High-Throughput Computational-Experimental Screening Protocol for the Discovery of Bimetallic Catalysts

For decades of catalysis research, the d-band center theory that correlates the d-band center and the adsorbate binding energy has successfully enabled the accelerated discovery of novel catalyst materials. Recent studies indicate that, on top of the d-band center value, the full consideration of the d-band shapes describing higher moments of the d-band as well as sp-band properties can help better capturing surface reactivity. However, the density-of-states (DOS) patterns themselves have never been used as a descriptor in combined computational-experimental studies. Here, we propose the full DOS patterns as a key descriptor in high-throughput screening protocols, and prove its effectiveness. For the hydrogen peroxide (H2O2) synthesis as our demo catalytic reaction, the present study focuses on discovering bimetallic catalysts that can replace the prototypic palladium (Pd) one.
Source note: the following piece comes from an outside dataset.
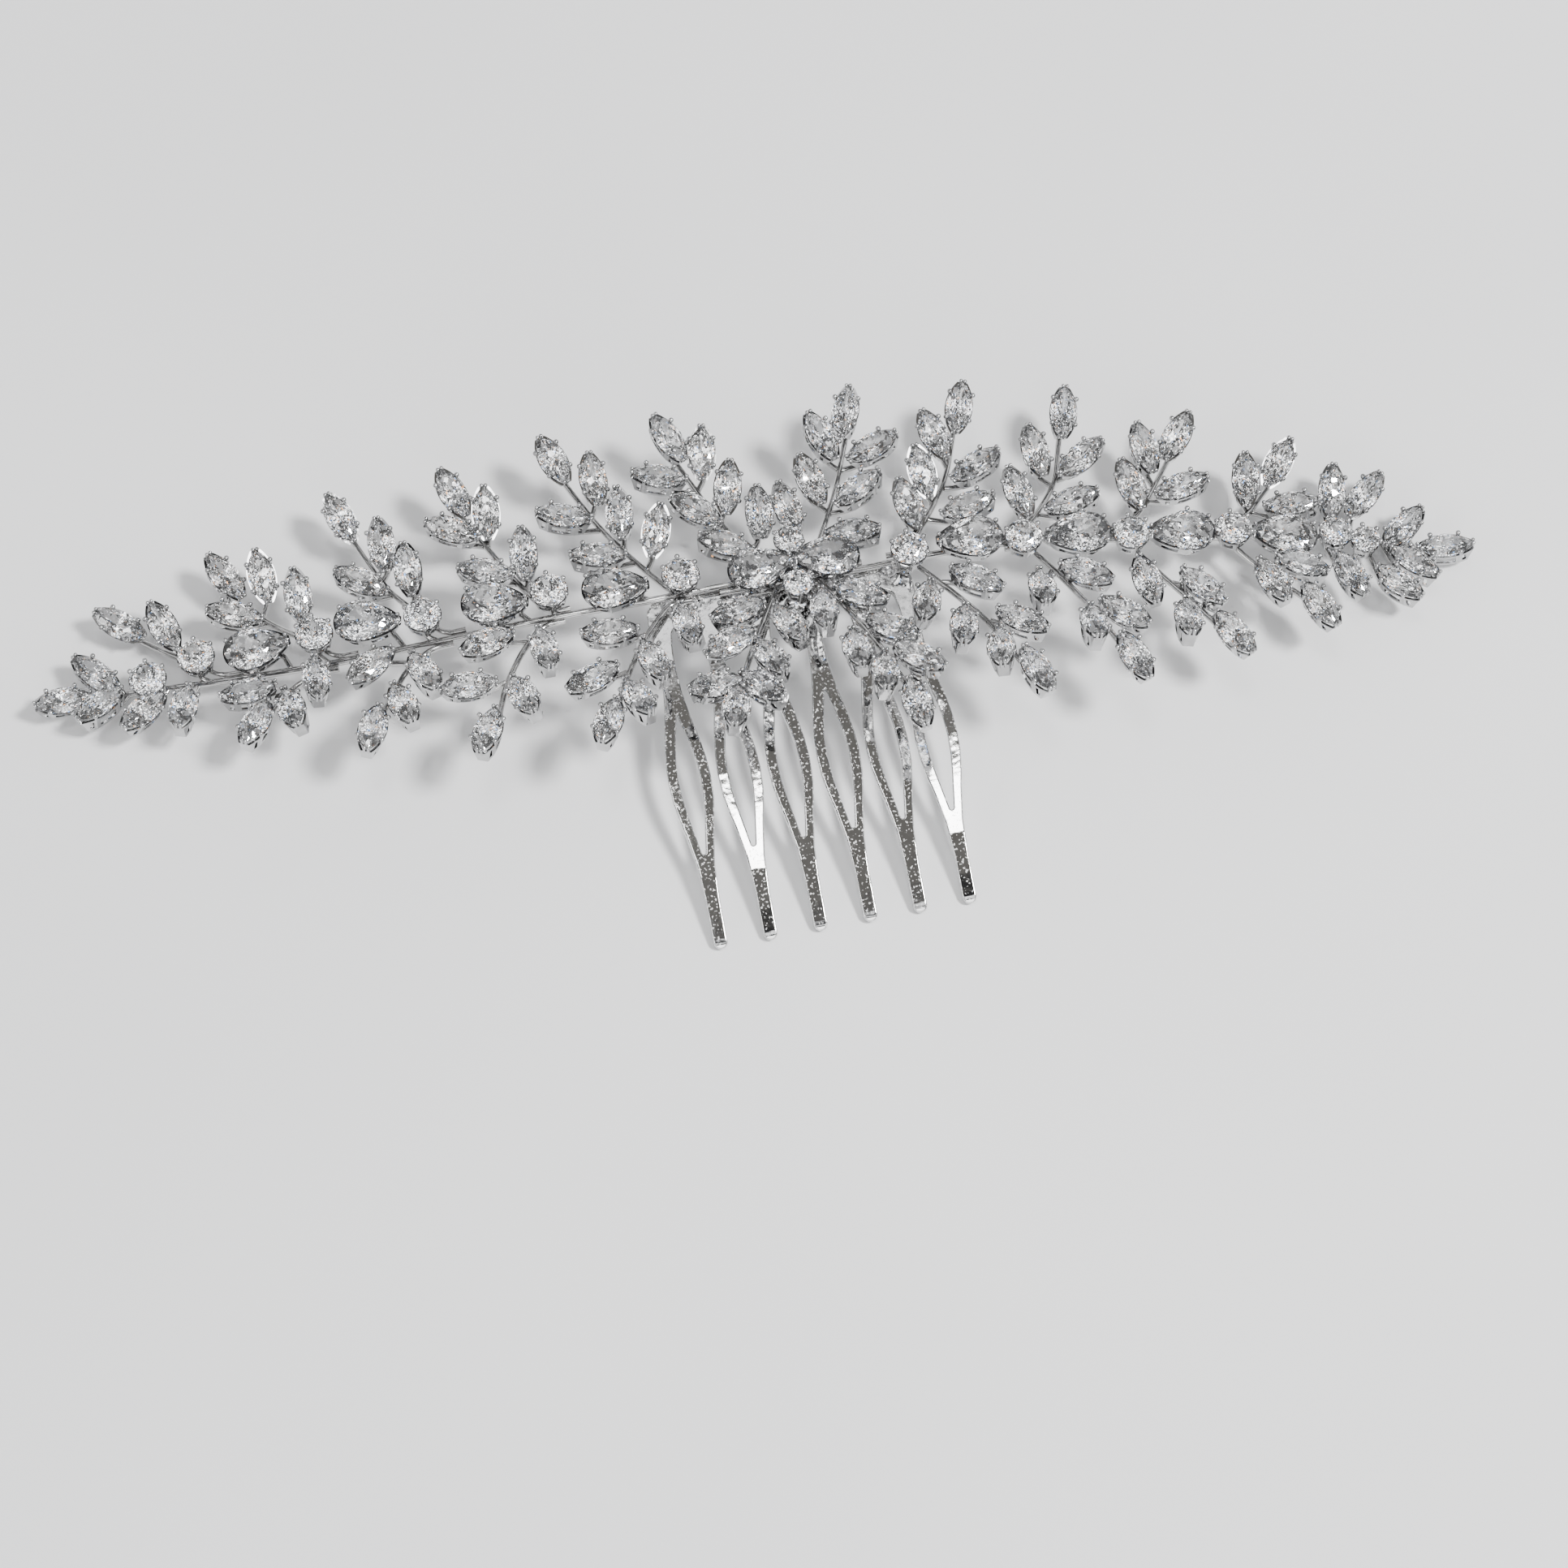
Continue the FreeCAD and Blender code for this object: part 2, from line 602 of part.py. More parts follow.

Through a series of screening processes based on DOS pattern similarities (evaluated using first-principles calculations) and synthetic feasibility, 9 candidates are finally proposed out of 4,350 bimetallic alloy, which then are expected to have a catalytic performance comparable to that of Pd. The subsequent experimental tests demonstrate that 4 bimetallic catalysts (Ni61Pt39, Au51Pd49, Pt52Pd48, Pd52Ni48) indeed exhibit the catalytic properties comparable to those of Pd. Moreover, we discovered a novel bimetallic (Ni-Pt) catalyst, which has not yet been reported for H2O2 direct synthesis. In particular, Ni61Pt39 outperforms the prototypical Pd catalyst for the chemical reaction and exhibits a 9.5-fold enhancement in cost-normalized productivity. This protocol provides a new opportunity for the catalyst discovery for the replacement or reduction in use of the platinum-group metals.